Это будущее не может не быть проблематичным: сегодня, оказывается, нельзя начинать работу, приходится продолжать ее; но продолжать исследование так, как если бы ничего не произошло и не происходило, — тоже нельзя, и это потому, что как раз сегодня, вроде бы, — “все можно”. Происходящее в науках исторического опыта — вовсе не “кризис”, а нечто совсем иное, чему наша речь не может найти соответствия (оттого и цепляясь за готовое, традиционное, якобы надежное слово). Дело, по-видимому, не в том, что мы наблюдаем и переживаем что-то абсолютно новое и небывалое, — скорее наоборот. Но не сегодня возникшее зияние между историческим знанием, с одной стороны, и историческим опытом современности и прошлого, с другой стороны, — именно сегодня обнажилось радикально.
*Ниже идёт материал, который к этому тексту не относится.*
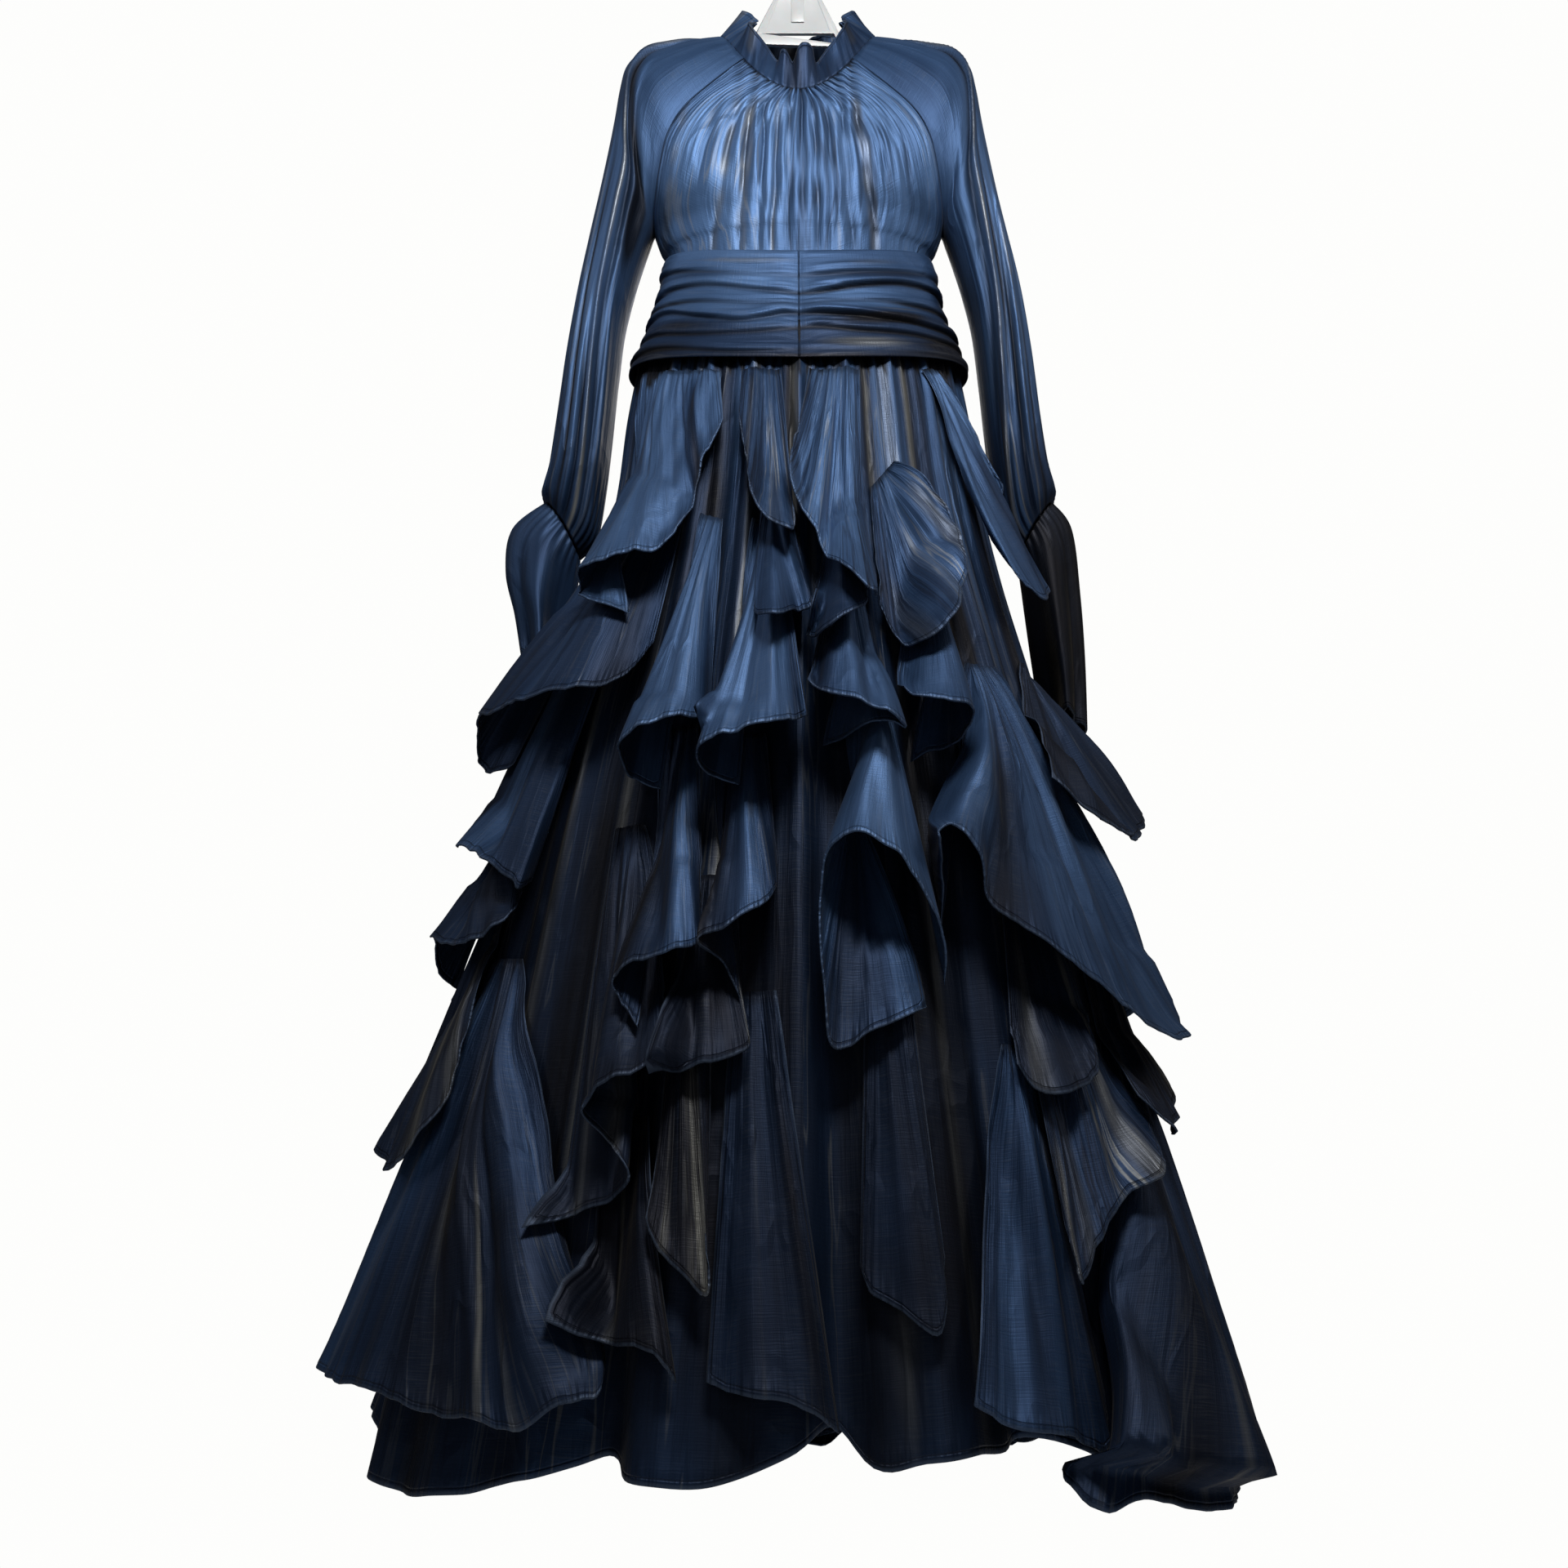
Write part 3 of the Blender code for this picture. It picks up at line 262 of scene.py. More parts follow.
def smoothAlong(table, key):
    rows = np.array(table, float)
    if rows[0, 0] > rows[-1, 0]:
        rows = rows[::-1]
    keys = rows[:, 0]
    key = np.clip(key, keys[0], keys[-1])
    slopes = np.gradient(rows[:, 1:], keys, axis=0)
    i = np.clip(np.searchsorted(keys, key, side="right") - 1, 0, len(keys) - 2)
    span = (keys[i + 1] - keys[i])[..., None]
    t = (key - keys[i])[..., None] / span
    start, end = rows[i, 1:], rows[i + 1, 1:]
    return (
        (2 * t**3 - 3 * t**2 + 1) * start + (t**3 - 2 * t**2 + t) * slopes[i] * span
        + (3 * t**2 - 2 * t**3) * end + (t**3 - t**2) * slopes[i + 1] * span
    )


def softStep(value, low, high):
    share = np.clip((value - low) / (high - low), 0, 1)
    return share * share * (3 - 2 * share)


def hill(value, centre, width):
    return np.exp(-((value - centre) / width) ** 2)


# a smooth line of random height along 0 to 1, the same on each run
def wander(seed, knots, at):
    random = np.random.default_rng(seed)
    values = random.uniform(-1, 1, knots + 3)
    place = np.clip(np.asarray(at), 0, 1) * knots
    i = np.clip(np.floor(place).astype(int), 0, knots)
    t = place - i
    t = t * t * (3 - 2 * t)
    return values[i] * (1 - t) + values[i + 1] * t


# Sheets of cloth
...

Возраст публичной и личной речи не соответствует возрасту исторического опыта, язык которого оказывается чужим, почти безвозвратно утраченным; это и делает современную речь такой инфантильной, но при этом — изворотливой и паразитарной, особенно в так называемых науках о культуре, не говоря уж об, извините за выражение, “культурологии”. Историческое знание в чем-то еще приходит к своему совершеннолетию, а в чем-то окончательно отказывается стать взрослым, симулирует наивность (если не невинность) и впадает в детство (если не в безумие). Выбор, о котором С. С. говорил в 1984 году, сегодня актуальнее, чем могло казаться в “год Оруэлла” и после него. Почему бы так?